Substitution elasticities between GHG-polluting and nonpolluting inputs in agricultural production: A meta-regression

- This paper reports meta-regressions of substitution elasticities between greenhouse-gas (GHG) polluting and nonpolluting inputs in agricultural production, which is the main feedstock source for biofuel in the U.S.
- We estimate meta-regressions for samples of Morishima substitution elasticities for labor, land, and capital vs. the polluting input based on 65 primary studies.
- We found that each estimated long-run elasticity for the reference case, which is most relevant for assessing GHG emissions through life-cycle analysis, is greater than 1.0 and significantly different from zero. Most predicted long-run elasticities remain significantly different from zero at the data means.
- These findings imply that life-cycle analysis based on fixed proportion production functions could provide grossly inaccurate measures of GHG of biofuel.

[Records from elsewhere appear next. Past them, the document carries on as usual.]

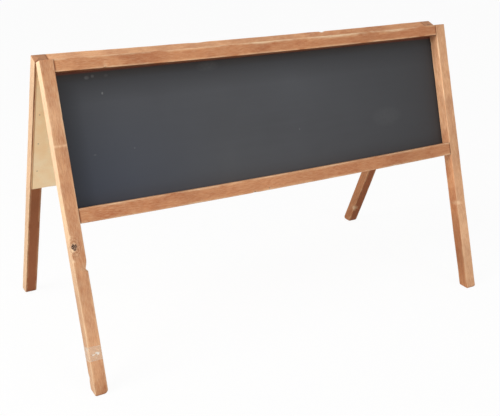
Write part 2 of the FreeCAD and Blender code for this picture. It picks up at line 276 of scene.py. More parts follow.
# %% Wood material
def stained_wood():
    wood = Shader("stained_softwood", Specular_IOR_Level=0.14)
    place = wood.attribute("grain")
    worn, tone, end_grain = wood.parts(wood.attribute("marks"))

    ragged = wood.noise(wood.stretched(place, RAGGED), 1.0, detail=3.0)
    knot = wood.add("VectorMath", wood.attribute("knot"), operation="LENGTH", out="Value")
    from_knot = wood.maths("ADD", knot, wood.spread(ragged, 0.3, 0.7, -KNOT_EDGE, KNOT_EDGE))
    push = wood.stretched(GRAIN_PUSH, wood.maths("POWER", 2.718, wood.times(from_knot, PUSH_FADE)))
    bent = wood.add("VectorMath", place, push, operation="ADD")

    figure = wood.noise(wood.stretched(bent, FIGURE), 1.0, detail=2.0, distortion=1.4)
    bands = wood.maths("SINE", wood.times(figure, BANDS_IN_FIGURE))
    fibres = wood.noise(wood.stretched(bent, FIBRES), 1.0, detail=4.0, roughness=0.65)
    pores = wood.noise(wood.stretched(bent, PORES), 1.0, detail=2.0)
    patches = wood.noise(wood.stretched(place, PATCHES), 1.0, detail=5.0, roughness=0.6)

    # Stain soaks in unevenly, and deepest where a face's marks say so, which on under and inner faces is
    # painted shade.
    deep_stain_and_shade = wood.times(worn, -1.0, clamp=True)
    soaked_and_shaded = wood.maths("MAXIMUM", wood.spread(patches, 0.38, 0.64, 0.0, 0.8), deep_stain_and_shade)
    stain = wood.mix(soaked_and_shaded, STAIN, DEEP_STAIN_AND_SHADE)
    stain = wood.lay_on(stain, DEEP_STAIN_AND_SHADE, bands, -0.6, 1.0, 0.0, 0.34)
    pale_fibres = wood.times(wood.spread(fibres, 0.42, 0.70, 0.0, 0.40),
                             wood.spread(deep_stain_and_shade, 0.0, 1.0, 1.0, 0.1))
    stain = wood.mix(pale_fibres, stain, PALE_WOOD)
    stain = wood.lay_on(stain, KNOT_BROWN, pores, 0.58, 0.72, 0.0, 0.38)
    # Pale where corners are worn, and on faces towards the lamp, where the paleness is painted light.
    rubbed = wood.times(wood.maths("MAXIMUM", worn, 0.0),
                        wood.spread(fibres, 0.30, 0.62, 0.45, 1.0), clamp=True)
    stain = wood.mix(rubbed, stain, PALE_WOOD)
    stain = wood.mix(end_grain, stain, END_BROWN)

    # Rings of paler and darker wood round a knot, then its grey, cracked heart.
    swirl = wood.maths("SINE", wood.times(from_knot, RINGS_IN_KNOT))
    around = wood.spread(from_knot, 1.0, 3.4, 1.0, 0.0)
    stain = wood.mix(wood.times(around, wood.spread(swirl, 0.1, 1.0, 0.0, 0.55)), stain, PALE_WOOD)
    stain = wood.mix(wood.times(around, wood.spread(swirl, -0.2, -1.0, 0.0, 0.50)), stain, KNOT_BROWN)
    cracks = wood.noise(wood.stretched(place, CRACKS), 1.0, detail=2.0, distortion=2.5)
    heart = wood.spread(from_knot, 0.80, 1.10, 1.0, 0.0)
    stain = wood.mix(wood.times(heart, 0.75), stain, KNOT_GREY)
    stain = wood.mix(wood.times(heart, wood.spread(cracks, 0.44, 0.485, 0.0, 1.0)), stain, KNOT_DARK)

    shade = wood.add("CombineColor", tone, tone, tone)
    relief = wood.maths("ADD", wood.times(fibres, 0.7), wood.times(pores, 0.5))
    wood.bump(relief, 0.24, 0.0006)
    return wood.finish(wood.mix(1.0, stain, shade, "MULTIPLY"),
                       wood.spread(fibres, 0.3, 0.7, 0.52, 0.72))


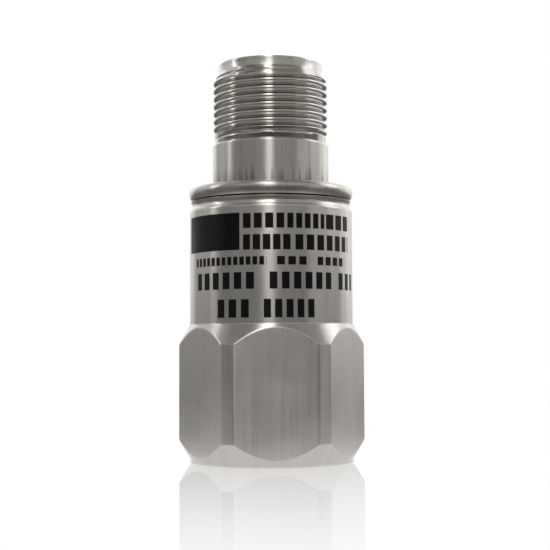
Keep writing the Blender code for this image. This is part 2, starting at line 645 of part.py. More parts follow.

This paper reports meta-regressions of substitution elasticities between greenhouse gas (GHG) polluting and nonpolluting inputs in agricultural production, which is the main feedstock source for biofuel in the U.S. We treat energy, fertilizer, and manure collectively as the “polluting input” and labor, land, and capital as nonpolluting inputs. We estimate meta-regressions for samples of Morishima substitution elasticities for labor, land, and capital vs. the polluting input. Much of the heterogeneity of Morishima elasticities can be explained by type of primal or dual function, functional form, type and observational level of data, input categories, number of outputs, type of output, time period, and country categories. Each estimated long-run elasticity for the reference case, which is most relevant for assessing GHG emissions through life-cycle analysis, is greater than 1.0 and significantly different from zero. Most predicted long-run elasticities remain significantly different from zero at the data means. These findings imply that life-cycle analysis based on fixed proportion production functions could provide grossly inaccurate measures of GHG of biofuel.